Mauritanian run-off vote ends

Election officials report lower than expected turn out as ballot counting begins.

Mauritania's presidential candidates,
Abdallahi, right, and Daddah have both promised to consolidate democracy if elected [AFP]

The ballot marks the final stage in Mauritania’s return to civil rule after a bloodless coup in August 2005 ended the two decade-long authoritarian rule by Maaouiya Ould Taya, the former military leader.
 
Both candidates spent time in prison during the country’s military rule.
About 1.1 million people are eligible to vote in Sunday’s election.
 
The turnout of voters on Sunday appeared to be lower than in those polls, election officials said.
 
Counting began almost immediately once polling stations closed in the dusty capital Nouakchott and around the largely desert nation  – sometimes after waiting for evening prayers.

 
Pledges
 
Both candidates have promised reforms and a consolidation of democracy in the country whose largely nomadic population is a complex mix of Arabs and Africans and where slavery persists.

Abdallahi is supported by a powerful coalition of 18 political groups once loyal to Maaouiya Ould Taya, who seized power in 1984 and ruled for 20 years.

Daddah, an ardent critic of Taya, was minister of finance when his half brother Moktar Ould Daddah, the country’s first post-independence leader, was in office.
  
Abdallahi won 25 per cent of the vote in the first round of the election, while Daddah finished with 21 per cent.

On Friday, Abdallahi said because his coalition has a majority in parliament, he would be able to accomplish things more quickly.
  
“We can move the country forward with the largest coalition  possible,” he said, presenting himself as the consensus candidate.   

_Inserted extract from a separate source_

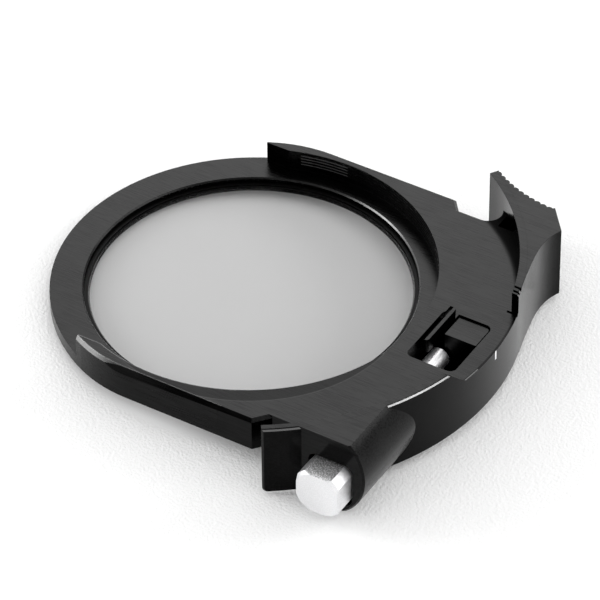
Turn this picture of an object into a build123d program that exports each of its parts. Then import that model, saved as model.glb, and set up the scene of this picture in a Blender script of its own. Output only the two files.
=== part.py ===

Daddah spoke about not returning to the past, denouncing “groups who looted the country for 20 years and want to continue to do it”.
  
“But a new hope is born,” he added.

Both candidates have said they will review the country’s diplomatic ties with Israel and have pledged cautious co-operation with the the US “war against terrorism”.

 
But the new president’s greatest challenge will be to tackle poverty and widespread social and economic imbalances.